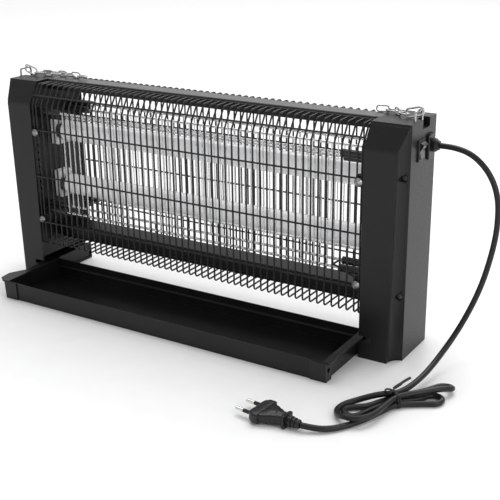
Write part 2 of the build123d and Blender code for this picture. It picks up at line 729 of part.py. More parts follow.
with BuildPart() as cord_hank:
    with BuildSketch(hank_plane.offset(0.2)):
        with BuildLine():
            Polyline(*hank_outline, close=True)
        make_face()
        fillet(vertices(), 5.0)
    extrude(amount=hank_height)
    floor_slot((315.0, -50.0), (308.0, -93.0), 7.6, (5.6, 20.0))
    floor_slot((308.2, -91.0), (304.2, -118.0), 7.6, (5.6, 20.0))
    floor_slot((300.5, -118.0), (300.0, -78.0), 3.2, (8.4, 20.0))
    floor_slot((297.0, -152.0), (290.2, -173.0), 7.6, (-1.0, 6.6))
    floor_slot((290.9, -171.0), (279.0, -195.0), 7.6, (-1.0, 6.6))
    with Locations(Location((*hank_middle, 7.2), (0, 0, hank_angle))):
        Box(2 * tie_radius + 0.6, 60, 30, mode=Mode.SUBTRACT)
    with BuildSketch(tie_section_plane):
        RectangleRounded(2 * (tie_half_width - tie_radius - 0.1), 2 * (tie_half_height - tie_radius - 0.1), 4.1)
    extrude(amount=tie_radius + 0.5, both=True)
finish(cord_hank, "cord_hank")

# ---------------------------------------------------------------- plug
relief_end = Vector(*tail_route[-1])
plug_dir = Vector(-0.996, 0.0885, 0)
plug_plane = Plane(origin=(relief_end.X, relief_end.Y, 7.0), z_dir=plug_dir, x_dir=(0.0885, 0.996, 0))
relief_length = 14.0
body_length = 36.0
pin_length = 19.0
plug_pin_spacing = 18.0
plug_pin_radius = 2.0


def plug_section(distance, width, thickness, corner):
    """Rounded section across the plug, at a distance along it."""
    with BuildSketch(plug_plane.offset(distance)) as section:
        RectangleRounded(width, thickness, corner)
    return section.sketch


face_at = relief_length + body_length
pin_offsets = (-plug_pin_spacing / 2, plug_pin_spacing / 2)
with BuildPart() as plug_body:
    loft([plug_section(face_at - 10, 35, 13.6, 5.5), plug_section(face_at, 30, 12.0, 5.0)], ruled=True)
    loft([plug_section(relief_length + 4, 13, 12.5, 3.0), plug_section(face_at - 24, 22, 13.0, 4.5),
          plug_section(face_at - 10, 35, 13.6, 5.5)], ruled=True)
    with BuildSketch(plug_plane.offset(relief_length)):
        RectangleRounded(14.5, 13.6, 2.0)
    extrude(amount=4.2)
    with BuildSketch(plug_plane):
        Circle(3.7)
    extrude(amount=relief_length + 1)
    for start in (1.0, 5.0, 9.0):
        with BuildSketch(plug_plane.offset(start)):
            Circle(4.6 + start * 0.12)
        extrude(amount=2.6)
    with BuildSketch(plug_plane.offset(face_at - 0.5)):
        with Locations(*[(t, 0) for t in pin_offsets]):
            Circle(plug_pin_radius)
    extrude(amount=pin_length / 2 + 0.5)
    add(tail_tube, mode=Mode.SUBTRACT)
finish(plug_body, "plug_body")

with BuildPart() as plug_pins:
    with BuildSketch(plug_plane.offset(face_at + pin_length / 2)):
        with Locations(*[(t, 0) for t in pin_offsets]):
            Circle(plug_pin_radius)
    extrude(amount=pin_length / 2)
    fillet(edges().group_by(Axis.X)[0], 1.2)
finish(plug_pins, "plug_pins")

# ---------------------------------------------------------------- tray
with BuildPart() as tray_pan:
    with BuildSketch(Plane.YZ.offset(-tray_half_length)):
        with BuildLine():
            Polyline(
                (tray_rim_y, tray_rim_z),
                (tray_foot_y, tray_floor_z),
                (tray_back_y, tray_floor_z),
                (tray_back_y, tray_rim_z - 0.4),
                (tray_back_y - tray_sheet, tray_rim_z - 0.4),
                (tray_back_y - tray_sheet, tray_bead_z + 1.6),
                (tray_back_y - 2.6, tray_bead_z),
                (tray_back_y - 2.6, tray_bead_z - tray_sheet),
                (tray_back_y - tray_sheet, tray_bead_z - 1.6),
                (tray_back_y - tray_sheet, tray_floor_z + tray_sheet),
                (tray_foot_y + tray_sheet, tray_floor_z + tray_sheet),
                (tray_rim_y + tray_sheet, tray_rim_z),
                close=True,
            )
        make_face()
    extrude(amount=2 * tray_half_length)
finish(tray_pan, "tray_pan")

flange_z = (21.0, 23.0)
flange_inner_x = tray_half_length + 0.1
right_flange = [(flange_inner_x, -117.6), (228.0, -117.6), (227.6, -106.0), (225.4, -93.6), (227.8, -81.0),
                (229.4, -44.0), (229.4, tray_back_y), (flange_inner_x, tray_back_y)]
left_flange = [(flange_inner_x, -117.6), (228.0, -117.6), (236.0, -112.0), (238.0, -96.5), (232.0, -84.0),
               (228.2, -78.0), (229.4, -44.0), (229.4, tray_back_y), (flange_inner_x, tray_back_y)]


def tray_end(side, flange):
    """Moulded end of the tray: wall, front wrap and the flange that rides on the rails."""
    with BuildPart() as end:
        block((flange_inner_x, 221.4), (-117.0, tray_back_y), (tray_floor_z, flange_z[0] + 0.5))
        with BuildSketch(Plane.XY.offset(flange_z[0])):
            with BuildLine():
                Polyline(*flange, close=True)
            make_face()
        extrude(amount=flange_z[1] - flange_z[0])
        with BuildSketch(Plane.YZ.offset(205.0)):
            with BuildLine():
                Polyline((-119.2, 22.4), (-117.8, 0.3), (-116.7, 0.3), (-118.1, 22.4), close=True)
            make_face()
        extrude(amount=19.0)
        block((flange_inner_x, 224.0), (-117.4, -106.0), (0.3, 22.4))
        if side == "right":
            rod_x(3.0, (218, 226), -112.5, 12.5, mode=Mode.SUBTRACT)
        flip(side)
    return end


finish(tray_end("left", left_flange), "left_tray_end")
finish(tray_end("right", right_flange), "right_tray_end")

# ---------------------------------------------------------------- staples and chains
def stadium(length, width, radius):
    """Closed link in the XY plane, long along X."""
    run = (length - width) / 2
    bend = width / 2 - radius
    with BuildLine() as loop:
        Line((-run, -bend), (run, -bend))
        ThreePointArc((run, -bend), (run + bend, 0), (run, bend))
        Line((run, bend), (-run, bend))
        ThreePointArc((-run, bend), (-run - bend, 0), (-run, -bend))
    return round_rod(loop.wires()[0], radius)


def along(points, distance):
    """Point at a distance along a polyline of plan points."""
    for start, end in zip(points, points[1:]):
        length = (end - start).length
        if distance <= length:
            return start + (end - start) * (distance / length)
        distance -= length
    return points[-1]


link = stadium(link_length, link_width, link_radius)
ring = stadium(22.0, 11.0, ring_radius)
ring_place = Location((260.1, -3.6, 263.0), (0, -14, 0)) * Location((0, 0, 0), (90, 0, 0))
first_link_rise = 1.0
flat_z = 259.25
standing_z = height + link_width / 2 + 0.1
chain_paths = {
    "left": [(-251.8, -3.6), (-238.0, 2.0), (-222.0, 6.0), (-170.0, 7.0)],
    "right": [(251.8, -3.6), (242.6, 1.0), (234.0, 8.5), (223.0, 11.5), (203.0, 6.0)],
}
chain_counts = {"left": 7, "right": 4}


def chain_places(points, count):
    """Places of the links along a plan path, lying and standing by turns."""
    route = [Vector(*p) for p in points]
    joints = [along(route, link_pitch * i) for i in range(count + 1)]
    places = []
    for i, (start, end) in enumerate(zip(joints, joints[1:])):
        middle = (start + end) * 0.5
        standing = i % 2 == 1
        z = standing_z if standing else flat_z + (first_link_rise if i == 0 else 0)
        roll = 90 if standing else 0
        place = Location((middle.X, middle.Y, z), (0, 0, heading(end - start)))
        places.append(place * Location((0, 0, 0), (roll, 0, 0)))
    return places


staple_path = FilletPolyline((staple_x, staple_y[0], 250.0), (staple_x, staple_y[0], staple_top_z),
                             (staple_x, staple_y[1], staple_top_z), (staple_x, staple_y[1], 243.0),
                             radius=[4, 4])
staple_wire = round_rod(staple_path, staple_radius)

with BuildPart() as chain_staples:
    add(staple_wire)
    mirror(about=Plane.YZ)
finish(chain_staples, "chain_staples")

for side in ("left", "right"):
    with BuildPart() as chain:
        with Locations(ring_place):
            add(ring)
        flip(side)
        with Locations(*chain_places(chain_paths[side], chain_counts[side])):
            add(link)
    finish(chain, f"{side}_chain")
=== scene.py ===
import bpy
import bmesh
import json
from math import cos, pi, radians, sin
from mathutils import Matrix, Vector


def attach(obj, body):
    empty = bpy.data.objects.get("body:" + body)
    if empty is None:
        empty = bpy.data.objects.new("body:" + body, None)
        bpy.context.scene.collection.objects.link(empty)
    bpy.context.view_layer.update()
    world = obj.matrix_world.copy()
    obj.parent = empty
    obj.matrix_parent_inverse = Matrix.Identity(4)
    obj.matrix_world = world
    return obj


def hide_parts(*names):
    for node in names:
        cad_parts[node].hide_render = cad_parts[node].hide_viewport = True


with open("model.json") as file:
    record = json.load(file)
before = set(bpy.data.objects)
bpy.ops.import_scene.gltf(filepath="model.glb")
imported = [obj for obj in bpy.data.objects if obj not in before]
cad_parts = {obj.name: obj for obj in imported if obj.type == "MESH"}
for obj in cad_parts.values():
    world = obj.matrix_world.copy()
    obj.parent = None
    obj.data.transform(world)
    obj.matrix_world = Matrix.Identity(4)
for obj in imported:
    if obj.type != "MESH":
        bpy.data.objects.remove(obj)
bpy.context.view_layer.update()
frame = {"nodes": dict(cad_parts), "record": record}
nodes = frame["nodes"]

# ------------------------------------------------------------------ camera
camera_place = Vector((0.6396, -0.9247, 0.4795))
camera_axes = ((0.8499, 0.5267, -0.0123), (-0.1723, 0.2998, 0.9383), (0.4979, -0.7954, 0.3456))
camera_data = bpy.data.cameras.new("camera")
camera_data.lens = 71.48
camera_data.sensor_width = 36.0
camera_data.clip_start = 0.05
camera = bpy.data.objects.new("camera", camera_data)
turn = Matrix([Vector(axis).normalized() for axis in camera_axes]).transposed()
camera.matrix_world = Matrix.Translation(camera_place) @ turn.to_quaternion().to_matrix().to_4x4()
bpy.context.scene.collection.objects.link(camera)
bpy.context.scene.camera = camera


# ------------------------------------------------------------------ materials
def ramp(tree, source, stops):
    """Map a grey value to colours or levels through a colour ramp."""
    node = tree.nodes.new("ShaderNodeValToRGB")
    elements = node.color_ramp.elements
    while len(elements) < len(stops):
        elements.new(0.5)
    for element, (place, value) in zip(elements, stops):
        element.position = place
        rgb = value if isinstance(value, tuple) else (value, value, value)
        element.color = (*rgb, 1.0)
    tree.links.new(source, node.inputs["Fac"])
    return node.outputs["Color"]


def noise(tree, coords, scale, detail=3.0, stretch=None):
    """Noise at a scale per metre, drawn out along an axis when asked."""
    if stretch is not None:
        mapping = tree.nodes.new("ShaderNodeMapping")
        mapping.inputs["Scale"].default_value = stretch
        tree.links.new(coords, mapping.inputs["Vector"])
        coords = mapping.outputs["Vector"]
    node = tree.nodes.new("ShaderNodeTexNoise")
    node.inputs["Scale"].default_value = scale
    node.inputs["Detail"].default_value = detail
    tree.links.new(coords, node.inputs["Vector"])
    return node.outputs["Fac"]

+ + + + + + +

— Short problem —
Everything from the line that contains "for side in" through the line that contains "bpy.data.objects.remove(obj)" is to be transcribed exactly, and nothing outside that range.

— Final result —
for side in ("left", "right"):
    with BuildPart() as chain:
        with Locations(ring_place):
            add(ring)
        flip(side)
        with Locations(*chain_places(chain_paths[side], chain_counts[side])):
            add(link)
    finish(chain, f"{side}_chain")
=== scene.py ===
import bpy
import bmesh
import json
from math import cos, pi, radians, sin
from mathutils import Matrix, Vector


def attach(obj, body):
    empty = bpy.data.objects.get("body:" + body)
    if empty is None:
        empty = bpy.data.objects.new("body:" + body, None)
        bpy.context.scene.collection.objects.link(empty)
    bpy.context.view_layer.update()
    world = obj.matrix_world.copy()
    obj.parent = empty
    obj.matrix_parent_inverse = Matrix.Identity(4)
    obj.matrix_world = world
    return obj


def hide_parts(*names):
    for node in names:
        cad_parts[node].hide_render = cad_parts[node].hide_viewport = True


with open("model.json") as file:
    record = json.load(file)
before = set(bpy.data.objects)
bpy.ops.import_scene.gltf(filepath="model.glb")
imported = [obj for obj in bpy.data.objects if obj not in before]
cad_parts = {obj.name: obj for obj in imported if obj.type == "MESH"}
for obj in cad_parts.values():
    world = obj.matrix_world.copy()
    obj.parent = None
    obj.data.transform(world)
    obj.matrix_world = Matrix.Identity(4)
for obj in imported:
    if obj.type != "MESH":
        bpy.data.objects.remove(obj)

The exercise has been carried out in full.